While a SQL api should support a more fully featured API including features CakePHP has never offered before:

  • where()
  • exclude() (where + not)
  • limit()
  • page()
  • order()
  • from()
  • fields()
  • join()
  • group()
  • having()
  • union()
<?php
$table = Post::table();
$query = $table->find(); // get a query object bound to the posts table.
$query->where(array('Post.title LIKE' => '%' . $name))
      ->limit(10)
      ->group('Post.author');

// Run the query.
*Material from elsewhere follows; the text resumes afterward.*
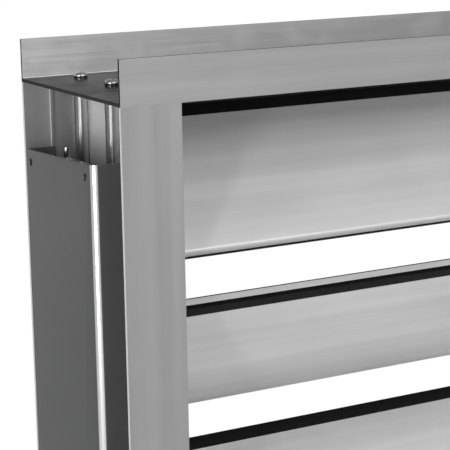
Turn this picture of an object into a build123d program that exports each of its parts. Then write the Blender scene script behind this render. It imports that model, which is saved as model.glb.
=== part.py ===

Iterating the query will also execute it.
$resultSet = $query->execute();

// queries can be converted to strings and executed on the database.
$db->execute((string) $query);


// Get things out of a query object.
// These methods would return results as an array.
$row = $query->one();
$rows = $query->all();

Driver API

Drivers represent connections to Datasources such as Relational databases or NoSQL solutions. They should offer methods for connection creation, preparing of statements, and escaping of field content, and CRUD.

Methods

  • connect()
  • connected()
  • disconnect()
  • enabled()
  • create($table, $attributes) - Returns an insert query builder.
  • update($table, $values, $conditions) - Returns an update query builder.
  • delete($table, $conditions) - Returns a delete query builder.
  • read($table, $conditions) - Returns a select query builder.
  • selectDatabase($db)
  • listCollections()
  • describe($table)
  • begin()
  • commit()
  • rollback()

Expression objects

Expression objects allow the insertion of arbitrary SQL / query logic, and can be used anywhere a literal value could be used.

<?php
$expr = $db->expression('some sql');

Open issues

  • Callbacks - some callbacks are table level (beforeFind, afterFind), the rest are record level.
  • Handling saving of associated objects.

Appendix

  • FluentPDO as an example of a desirable query API.